Resulta sorprendente que, a estas alturas del sexenio, la aceptación popular a la figura del presidente Andrés Manuel López Obrador siga con altos niveles, a pesar de que la terca que se vive en nuestro país, no es tan positiva como lo hace creer el inquilino de Palacio Nacional.
Sin duda que uno de los motivos principales es su probada honestidad y transparencia. Miles de contrincantes le han buscado algún negocio sucio o un acto de corrupción para poderlo destruir, sin embargo, la carrera política del presidente está libre de escándalos de ese tipo.
Su bandera es la honestidad y tiene razón. Él no responde por nadie de su familia, ni de sus amigos, solo lo hace por el más pequeño de sus hijos Jesús Ernesto. Esa es su fortaleza.
Con ese discurso llegó a la presidencia y una vez que finalice su sexenio, dejará a su sucesor o sucesora, un reto bastante difícil de mantener, porque el poder seduce y las tentaciones económicas son el pan nuestro de cada día. Cualquiera puede caer. La historia así lo señala.

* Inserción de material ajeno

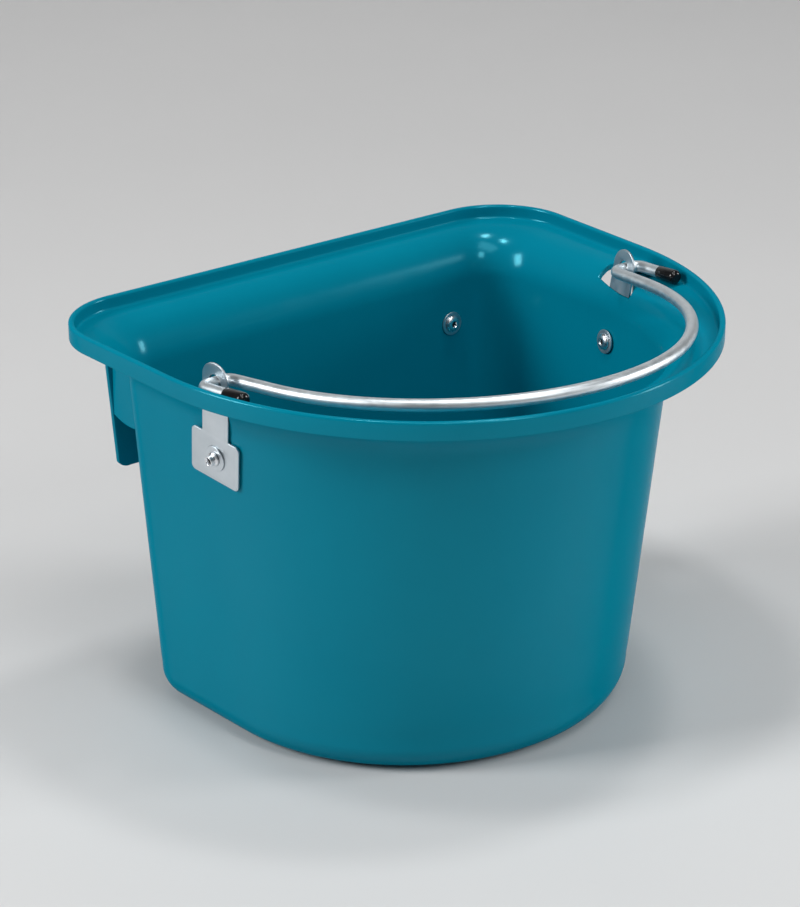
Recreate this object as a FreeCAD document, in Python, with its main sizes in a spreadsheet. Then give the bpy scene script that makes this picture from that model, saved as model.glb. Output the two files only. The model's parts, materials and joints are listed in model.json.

En un mundo lleno de corrupción, siempre será un bálsamo de alegría observar que un mandatario no se va a casa con las manos llenas de dinero. Como lo hicieron tantos. Eso se valora y se aplaude.
Para un pueblo agraviado como el nuestro, el surgimiento de un personaje que además de no tener un pasado corrupto, busca el bienestar de esa masa humana que nunca es tomada en cuenta, significa una esperanza de vida, de mejora y de sentirse importante.
Los programas sociales van encaminados hacia esa parte de la sociedad que vergonzosamente ha estado descuidada. Una sociedad mexicana que tiene 56 millones de personas en la pobreza y que jamás han volteado a verla. Ese es el mérito de López Obrador, ver hacía ellos.
En el ejercicio del poder es normal que se le critique y fustigue de sus formas, de sus excesos peleoneros, de su tendencia narcisista, de su terquedad absoluta, de su soberbia, de su resentimiento diario, de sus ganas incansables de dividir al país en buenos y malos, entre miles de defectos más, pero aun así su pueblo lo quiere.
Por eso resulta absurdo que teniendo una aceptación superior al 60 por ciento, convoque y organice una consulta donde sabe que resultará ganador. La revocación de mandato es una burla a sus adversarios -como él les llama- porque ni juntando a toda la oposición, lograrían tal cometido.
Aunque la organización de la consulta tendrá un costo aproximado de 4 millones de pesos, el lujo y la vanidad del poderoso presidente va más allá del precio.
Demostrar su músculo ante la cada vez más debilitada oposición lo seduce. Hacer añicos a sus adversarios equivale a acrecentar su figura ante sus simpatizantes y de paso este golpe de autoridad, le lleva a construir una sucesión favorable a él y a su cuarta transformación.
Se puede estar a disgusto con sus formas, filias y fobias, en su desdén perpetúo a la clase media y al neoliberalismo, a sus caprichos emocionales, pero Andrés Manuel López Obrador es un genio de la política.
Hoy, a medio camino de su sexenio, y con todas las banderas a su favor, incluso por encima de los múltiples problemas que aquejan al país, puede navegar sin problemas hacía un lugar preponderante en la historia.
Su gente le cree y lo quiere. Su base social lo idolatra y le festeja todas sus ocurrencias. Los empresarios lo odian y a veces lo quieren, pero no lo dañan y se cuadran ante él. No somos lo mismo, repite cuántas veces es necesario para afianzar su liderazgo. Y muchos le dan la razón.
Sumado a ese escenario, con una oposición moralmente derrotada y sin rumbo fijo, agregando la grandiosa habilidad de manejar la agenda nacional a su antojo, el presidente Andrés Manuel López Obrador no tiene nada de qué preocuparse.